1972: Engine power drops
This year's models were similar to the previous year except for a drastic drop in available engine power. These were also strong, big, and luxurious. More steel was used to build these to promote safety.
The main focus this year was on the LTD Brougham, with its plush interior and plenty of passenger room. It was offered as a two- or four-door hardtop. The LTD was also offered as a two- or four-door hardtop or convertible. Squire wagons were also offered this year.
The engines weren't as powerful for 1972 due to emissions regulations as well as a change in the horsepower rating system. The engines available were the 351-2V, 400-2V, and the 429-4V.
Galaxie's 1972 models also came with a long list of options, including cruise control, a padded instrument cover, six-way power seat, a high back split bench seat, power disc brakes, a tilt steering wheel, a power sunroof, remote mirrors, and air conditioning.
1973 and 1974: Galaxie's final years
For 1973, the Galaxie was designed to provide the ultimate quiet ride. It was still big and luxurious. The 1973 models were known for being the subject of a song called "Galaxy 500" by Reverend Horton Heat on their seventh album called Lucky 7.

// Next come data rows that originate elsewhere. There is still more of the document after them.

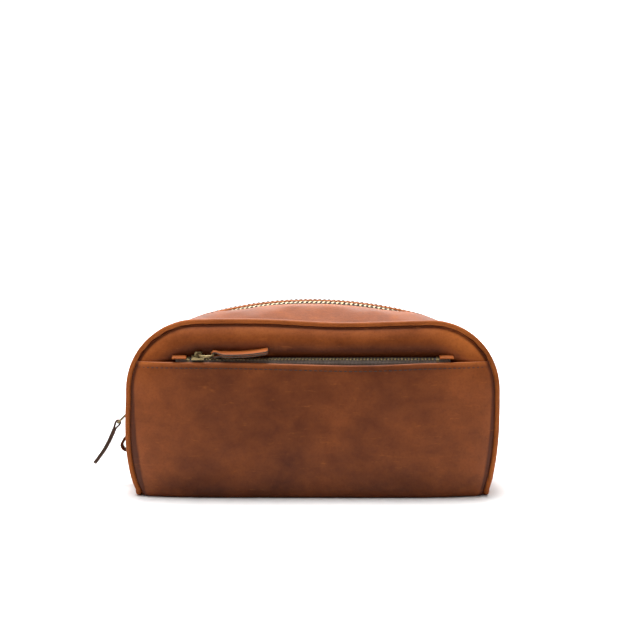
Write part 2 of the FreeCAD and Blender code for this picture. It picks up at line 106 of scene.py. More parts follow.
class KitBagSizes(bpy.types.PropertyGroup):
    """Sizes of the bag's form"""

    seam_radius: bpy.props.FloatProperty(
        name="Seam Corner", description="Radius of the D seam's upper corners",
        default=46.7 * MM, unit="LENGTH")
    seam_rise: bpy.props.FloatProperty(
        name="Seam Rise", description="How far the seam's top arc stands above its corners",
        default=1.0 * MM, unit="LENGTH")
    crown_radius: bpy.props.FloatProperty(
        name="Crown Corner", description="Radius of the zip line's upper corners",
        default=78.0 * MM, unit="LENGTH")
    crown_rise: bpy.props.FloatProperty(
        name="Crown Rise", description="How far the zip line's top arc stands above its corners",
        default=7.5 * MM, unit="LENGTH")
    leather: bpy.props.FloatProperty(
        name="Leather", description="Thickness of the body leather", default=1.7 * MM, unit="LENGTH")
    sag: bpy.props.FloatProperty(
        name="Sag", description="How far the long seams sink between their corners",
        default=3.1 * MM, unit="LENGTH")
    sag_place: bpy.props.FloatProperty(
        name="Sag Place", description="Where along the bag the seams sink most",
        default=20.0 * MM, unit="LENGTH")
    strip_puff: bpy.props.FloatProperty(
        name="Strip Puff", description="How far the top strip swells between its seams",
        default=1.6 * MM, unit="LENGTH")
    panel_roll: bpy.props.FloatProperty(
        name="Panel Roll", description="Height of the padded roll inside the front seam",
        default=5.5 * MM, unit="LENGTH")
    roll_width: bpy.props.FloatProperty(
        name="Roll Width", description="Width of the padded roll inside the front seam",
        default=25.0 * MM, unit="LENGTH")
    foot_fullness: bpy.props.FloatProperty(
        name="Foot Fullness", description="How far the end seams swell out near the floor",
        default=2.8 * MM, unit="LENGTH")
    back_drop: bpy.props.FloatProperty(
        name="Back Drop", description="How far the back seam hangs below the front one",
        default=5.0 * MM, unit="LENGTH")
    zip_lean: bpy.props.FloatProperty(
        name="Zip Lean", description="How far the zip's front edge lies below its rear edge",
        default=2.6 * MM, unit="LENGTH")
    back_dome: bpy.props.FloatProperty(
        name="Back Dome", description="How far the back panel stands out of its seam",
        default=4.5 * MM, unit="LENGTH")


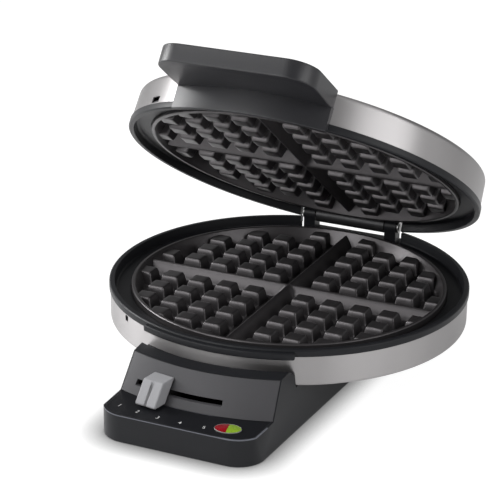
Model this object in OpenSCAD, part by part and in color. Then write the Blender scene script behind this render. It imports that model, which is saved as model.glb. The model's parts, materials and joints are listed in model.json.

The year 1974 would be the last for the Ford Galaxie 500. This one was more luxurious than the Custom 500 models, but slightly below the LTD. A top-of-the-line LTD Brougham was introduced as well. Due to stricter emissions regulations in the United States, the days of high-performance cars in the full-size range were over. This was also the final year for Ford's full-size pillarless hardtop style.
The Ford Galaxie catered to a variety of auto buyers. Available as a sporty high performance car, a spacious car, and a family sedan, the Galaxie would serve as Ford's full-sized model line for more than a decade. Today, the Ford Galaxy name (with a "y") is used on a modern minivan. Hot rod fans and big car fans today are still fascinated with the size, strength and power of the Ford Galaxie.